Los años transcurrieron. El caso de la niña y su milagrosa cura ya se había olvidado hasta un día, al concurrir don Lol a la fiesta tradicional de Teabo, esa fiesta de indios que año con año se verifica y donde, proveniente de distintos pueblos y municipios del estado, acude gente humilde con ofrendas y obsequios para depositar ante la imagen del Cristo Negro, casi idéntico al que se encuentra en el legendario y virtuoso pueblo de Ichmul, Chumayel y de San Román en Campeche.
En esas épocas Teabo, con sus calles pedregosas y polvorientas, acogía a miles de indígenas que llegaban con sus mujeres, portando huipiles y matizados de bellos colores, que hacían de esas añoradas fiestas tradicionales –sobre todo la vaquería– una primorosa estampa de música y danza clásica de una raza y cultura que no ha olvidado en nada su idolatrado mundo precolombino.
Allá el H’men le dijo a don Lol: “¡Ay, amigo, si no se le hubiera caído al pájaro la cinta que le quitó de la cabeza a tu hija, ten plena seguridad que ya estuviera muerta!”

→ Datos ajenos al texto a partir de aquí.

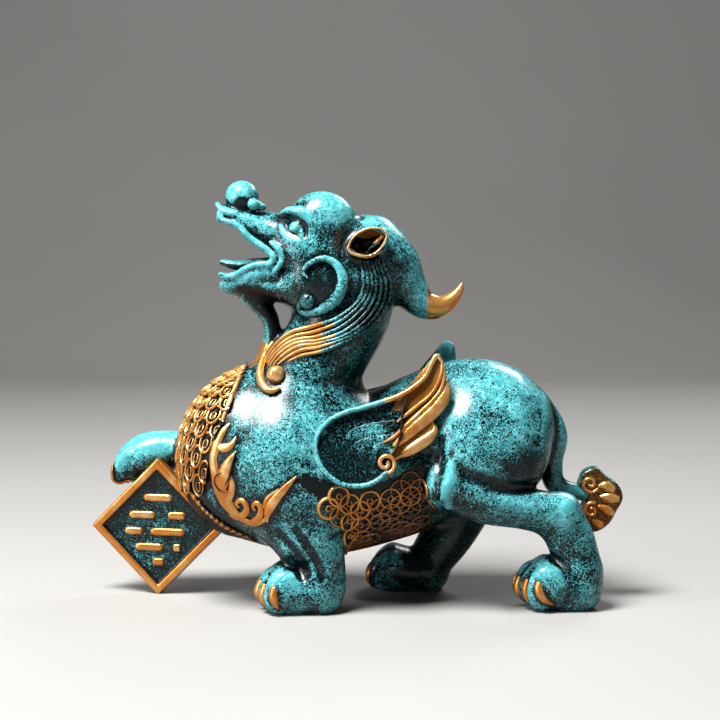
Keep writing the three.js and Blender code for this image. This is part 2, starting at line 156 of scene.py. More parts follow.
# %% Closed mesh from a grid
def closed(grid):
    """Vertices and triangles of a grid that wraps round its sides: two triangles for each cell, and
    a fan from each end row to its middle. Turned if its volume comes out negative."""
    rows, sides, _ = grid.shape
    i = np.arange(rows * sides).reshape(rows, sides)
    a, b = i[:-1], i[1:]
    c, d = np.roll(b, -1, 1), np.roll(a, -1, 1)
    cells = np.concatenate([np.stack([a, b, c], -1).reshape(-1, 3),
                            np.stack([a, c, d], -1).reshape(-1, 3)])
    first, last = rows * sides, rows * sides + 1
    fans = [np.stack([np.full(sides, first), i[0], np.roll(i[0], -1)], -1),
            np.stack([np.full(sides, last), np.roll(i[-1], -1), i[-1]], -1)]
    points = np.vstack([grid.reshape(-1, 3), grid[0].mean(0), grid[-1].mean(0)])
    triangles = np.vstack([cells, *fans])
    p = points[triangles]
    volume = (p[:, 0] * np.cross(p[:, 1], p[:, 2])).sum()
    return points, triangles if volume > 0 else triangles[:, ::-1]

# %% [markdown]
# ## Fusing the limbs into one skin
# In clay, limbs are pressed together and the joins are smoothed over with a thumb. Separate surfaces
# that pass through each other would leave a hard line at every join, and a boolean would too. A
# distance field has no such lines: each surface is turned into a grid of distances, positive
# outside, and two fields are mixed with a soft minimum that leaves a fillet of a chosen width.

# %% The grid of distances
voxel = 0.72
band = 7.0
first = np.floor((low - shift - 9) / voxel).astype(int)
shape = np.ceil((high - low + 18) / voxel).astype(int)
placing = openvdb.createLinearTransform(voxelSize=voxel)
print("grid:", shape, "cells of", voxel, "mm")


def field_of(grid, soft):
    """Distances to a closed surface on the block of the grid around it, and the block's slices. They
    are known as far out as the fillet reaches, or the fillet would end in a step."""
    points, triangles = closed(grid)
    far_out = max(band, soft)
    start = np.maximum(np.floor((points.min(0) - far_out) / voxel).astype(int), first)
    stop = np.minimum(np.ceil((points.max(0) + far_out) / voxel).astype(int), first + shape)
    level = openvdb.FloatGrid.createLevelSetFromPolygons(
        points.astype(np.float32), triangles=triangles.astype(np.uint32),
        transform=placing, halfWidth=far_out / voxel)
    block = np.empty(stop - start, np.float32)
    level.copyToArray(block, ijk=tuple(int(v) for v in start))
    where = tuple(slice(a, b) for a, b in zip(start - first, stop - first))
    return block, where


def press_on(field, grid, soft):
    """Soft minimum: the lesser distance, less h squared times soft over 4, where h falls from 1 to 0
    as the two distances come apart by soft."""
    block, where = field_of(grid, soft)
    old = field[where]
    h = np.clip(1 - np.abs(old - block) / soft, 0, 1)
    field[where] = np.minimum(old, block) - h * h * soft / 4


def carve_out(field, grid, soft):
    """Soft maximum of the field and the cutter's distance turned inside out."""
    block, where = field_of(grid, soft)
    old = field[where]
    h = np.clip(1 - np.abs(old + block) / soft, 0, 1)
    field[where] = np.maximum(old, -block) + h * h * soft / 4


# %% [markdown]
# ## Reading the field anywhere
# The field also serves as a ruler. Between its cells the distance is mixed from the eight nearest,
# its slope gives the direction straight out of the skin, and a point is brought onto the skin by
# stepping back along that slope. Carving can then be drawn flat, as seen from the side or from the
# front, and dropped onto the skin, which is how a sculptor transfers a pattern.

# %% Sampling, slope, dropping onto the skin
def sample(field, points):
    """The field at points in drawing millimetres: a weighted mean of the eight cells around each."""
    g = np.clip(points / voxel - first, 0.01, np.array(field.shape) - 1.01)
    i = g.astype(int)
    w = g - i
    value = 0
    for corner in np.ndindex(2, 2, 2):
        c = np.array(corner)
        share = np.where(c, w, 1 - w).prod(-1)
        j = i + c
        value = value + share * field[j[..., 0], j[..., 1], j[..., 2]]
    return value


def outward(points, field=None):
    """Direction straight out of the skin: the field's rise over one cell along each axis."""
    field = clay if field is None else field
    step = np.eye(3) * voxel
    return unit(np.stack([sample(field, points + s) - sample(field, points - s) for s in step], -1))


def dropped(points, towards, lift=0.0):
    """Points moved along the towards directions until they meet the skin, then lifted off it. Each
    of the steps is nine tenths of the distance read there, so none can pass through."""
    towards = unit(np.broadcast_to(np.asarray(towards, float), points.shape))
    p = points.astype(float)
    for _ in range(60):
        p = p + towards * (0.9 * sample(clay, p))[..., None]
    return p + outward(p) * lift


on_skin_within = 0.4
beside = 60.0


def held_down(points, towards, lift=0.0):
    """Dropped points, leaving out any that find no skin."""
    path = dropped(points, towards)
    found = np.abs(sample(clay, path)) < on_skin_within
    return path[found] + outward(path[found]) * lift, found


def from_near_side(x, z):
    """Points beside the figure on its near side, from which a side view is dropped onto it."""
    return np.stack([x, np.full(len(x), -beside), z], -1)


def skin_cord(points, rows=40, lift=0.0, sides=20):
    """A tube that lies along the near skin, from (x, z, half width): a limb whose centre line is
    dropped onto the skin and lifted by a share of its width."""
    d = through(points, np.linspace(0, 1, rows))
    path, found = held_down(from_near_side(d[:, 0], d[:, 1]), (0, 1, 0))
    wide = d[found, 2:3]
    path = path + outward(path) * wide * lift
    return limb(np.hstack([path, wide, wide]), rows=rows, sides=sides, start=wide[0, 0],
                end=wide[-1, 0], across=(0.1, 0.9, 0.3))


# %% [markdown]
# ## Trunk, neck and legs
# The trunk is one barrel: a deep round chest that ends in a dome, a belly, a waist and a high rump.
# The legs run far up into it, so that the fillets fall where shoulders and haunches are. A paw is a
# high rounded fist on a flat sole, with four toes across its front.

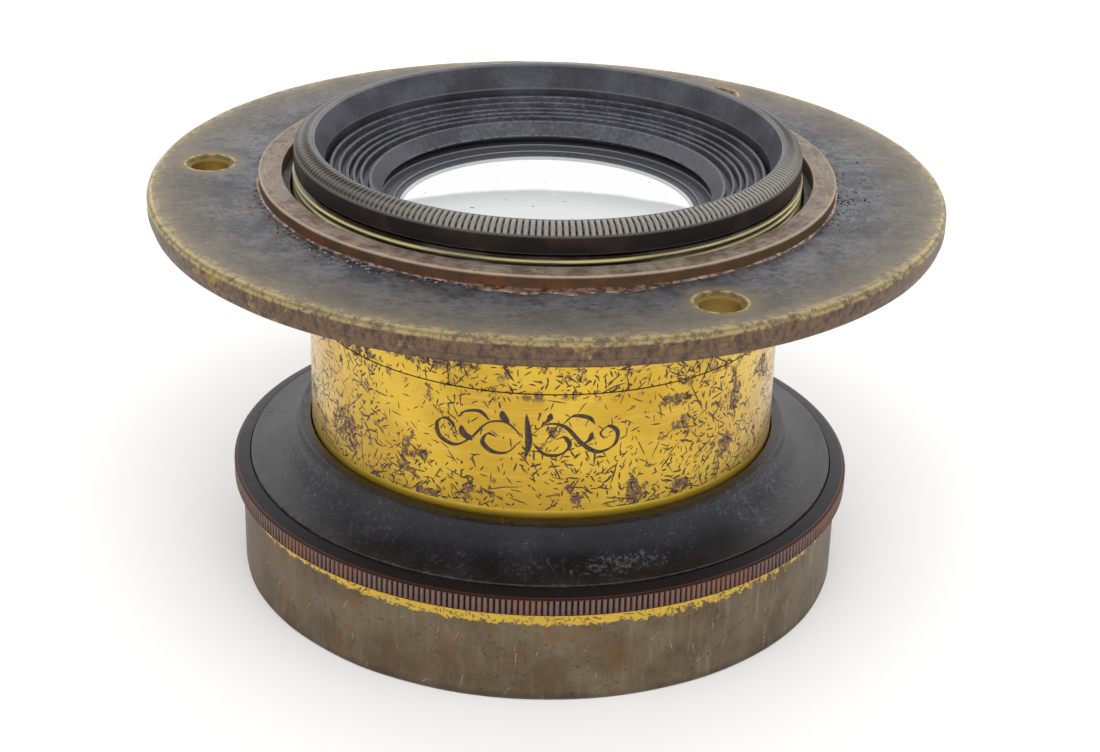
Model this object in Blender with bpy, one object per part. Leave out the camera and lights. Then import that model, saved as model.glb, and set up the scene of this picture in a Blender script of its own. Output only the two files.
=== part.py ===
"""Brass portrait lens, standing on its front hood as it is stored.

The optical axis is +Z and the origin is the centre of the hood's foot, so the rear
cell is on top. Every piece is turned, so most of this file is turned outlines.
The threaded joints are plain running clearances. Dimensions are millimetres, and
turned() scales them to metres.
"""
from math import cos, pi, radians, sin, sqrt

import bmesh
import bpy

MM = 0.001

# Driving dimensions
FLANGE_RADIUS = 50.0
FLANGE_THICKNESS = 3.5
FLANGE_TOP = 52.3            # height of the flange's upper face above the foot
BARREL_RADIUS = 30.2
HOOD_RADIUS = 39.4
RIM_RADIUS = 40.5
RIM_FOOT = 12.45             # height of the milled rim's lower edge
REAR_RING_RADIUS = 31.8
TOP = 58.1                   # overall height
OPTICAL_CENTRE = 36.3        # the two cells mirror each other about this height
GLASS_RADIUS = 22.4
CLEAR_RADIUS = 18.5          # glass left open by its retaining ring
STOP_RADIUS = 7.0
SCREW_HOLE_RADIUS = 2.4
SCREW_HEAD_RADIUS = 3.7
SCREW_CIRCLE_RADIUS = 43.0
SCREW_FIRST_ANGLE = 57.0     # degrees from +X
SCREW_COUNT = 3

# Working allowances
GAP = 0.3                    # between pieces that would touch
WALL = 1.3                   # tube wall
REBATE = 0.3                 # depth of the flange's two shallow rebates

SEGMENTS = 40                # facets round a large ring
GLASS_RINGS = 4              # facets from a glass's edge to its centre

# Heights and radii that follow from the above
FLANGE_FOOT = FLANGE_TOP - FLANGE_THICKNESS
BARREL_BORE = BARREL_RADIUS - WALL
SPIGOT_RADIUS = BARREL_BORE - GAP
THREAD_RADIUS = REAR_RING_RADIUS + 0.2      # the flange's thread on the rear barrel
FLANGE_BORE = THREAD_RADIUS + 0.7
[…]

–“Eso te lo digo porque en mi zastún vi y leí que un buen Pul Yah o brujo ya había cobrado buen dinero para causarle ese daño a la niña. Sin embargo, llegaste a mí a tiempo y pude conjurar todo ese maleficio que mucha gente no cree, sobre todo los dzules o catrines, que muchas de las veces se burlan de estos hechos, o “enfermedades” que ningún doctor universitario puede diagnosticar, ni curar, porque no pertenece a sus estudios ni a su ciencia.” –
–“Pero el hechizo existe, no es leyenda ni superstición de nosotros los indios, porque el “mal viento” es producido por esos Pul Yahes o brujos que saben cómo hacerlo. Si tú hubieras llevado a tu hija con alguno de esos doctores, ya estuviera muerta.” –
Así terminó esta historia absolutamente cierta, de la que hubo testigos y evidencias innegables, que ocurrió en el pueblo de Mama, donde se guarda fiel memoria de lo sucedido sobre el trabajo esotérico de estos legendarios como enigmáticos personajes que escribieron su arte y ciencia oculta, uno de los capítulos más asombrosos del mundo increíble de los mayas conocido por hechizo, brujería o “Pul Yah”, en el idioma maya.